Il ne s'agit pas à proprement parler de science-fiction, mais de perspectives scientifiques, de reportage fiction et d'hypothèses raisonnables sur la conquête de l'espace. Et tout ça avant même que l'on ne pose le pied sur la lune.
"2001: l'Odyssée de l'espace" est un film expérimental qui a intrigué des générations d'amateurs de SF, comme il a intrigué des générations d'amateurs de Kubrick, de philosophes de comptoir et d'amoureux de l'espace.
Certains ont parlé d'opéra cosmique, d'autres de fantastique métaphore humaine, d'autres encore de prise de tête galactico-galactique...
"Je me méfie des films de science-fiction. C'est un genre qui doit donner à rêver et le cinéma rêve pauvrement. Nous restons toujours ou presque, sur notre faim. Mon film est l'exception. Il a coûté cher, mais il fallait tout inventer."
Stanley Kubrick (1968)
Synopsis
Le film se construit en 4 tableaux: l'aube de l'humanité, des vaisseaux dans l'espace, la mission Jupiter et Jupiter et au-delà de l'infini. Tout commence par un prologue.
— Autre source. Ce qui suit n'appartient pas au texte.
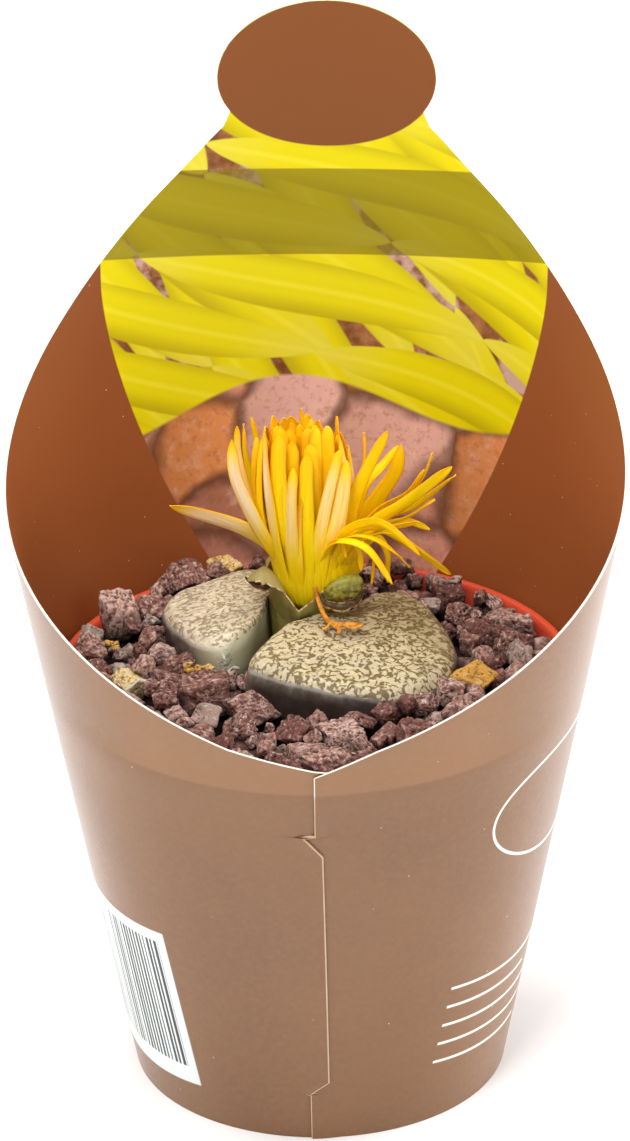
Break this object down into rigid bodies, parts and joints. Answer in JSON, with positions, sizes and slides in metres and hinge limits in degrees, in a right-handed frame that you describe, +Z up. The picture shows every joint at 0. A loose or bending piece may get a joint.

Dans des paysages désertiques, lunaires, des singes apprennent la lutte, la vie en groupe, l'intelligence et découvrent l'existence d'un objet inconnu, en forme de lourde plaque. L'apparition de ce monolithe noir vers lequel se prosternent des singes cavernicoles et herbivores va révolutionner l'humanité. Sous l'influence du monolithe, ils se mettent à utiliser un os comme un outil, se mettent debout, deviennent carnivores et, de proies, évoluent en chasseurs humanoïdes.
Et puis vient l'odyssée. Le singe est devenu un être maîtrisant les techniques les plus prodigieuses. Dans un espace constellé d'étoiles tournent d'étranges machines. Nous sommes 4 millions d'années plus tard, et le monolithe est découvert sur la face cachée de la lune. Dans le cratère de Tycho, cette forme noire provoque des anomalies magnétiques et émet des ondes radioélectriques en direction de Jupiter.
Le Dr Floyd, scientifique américain, est appelé à se rendre sur place pour examiner l'objet. Il sera décidé ensuite d'envoyer, dès 2001, le vaisseau Discovery One en direction de Jupiter. A bord du vaisseau, 5 hommes, dont 3 sont endormis et un ordinateur de bord, HAL 9000, CARL en français.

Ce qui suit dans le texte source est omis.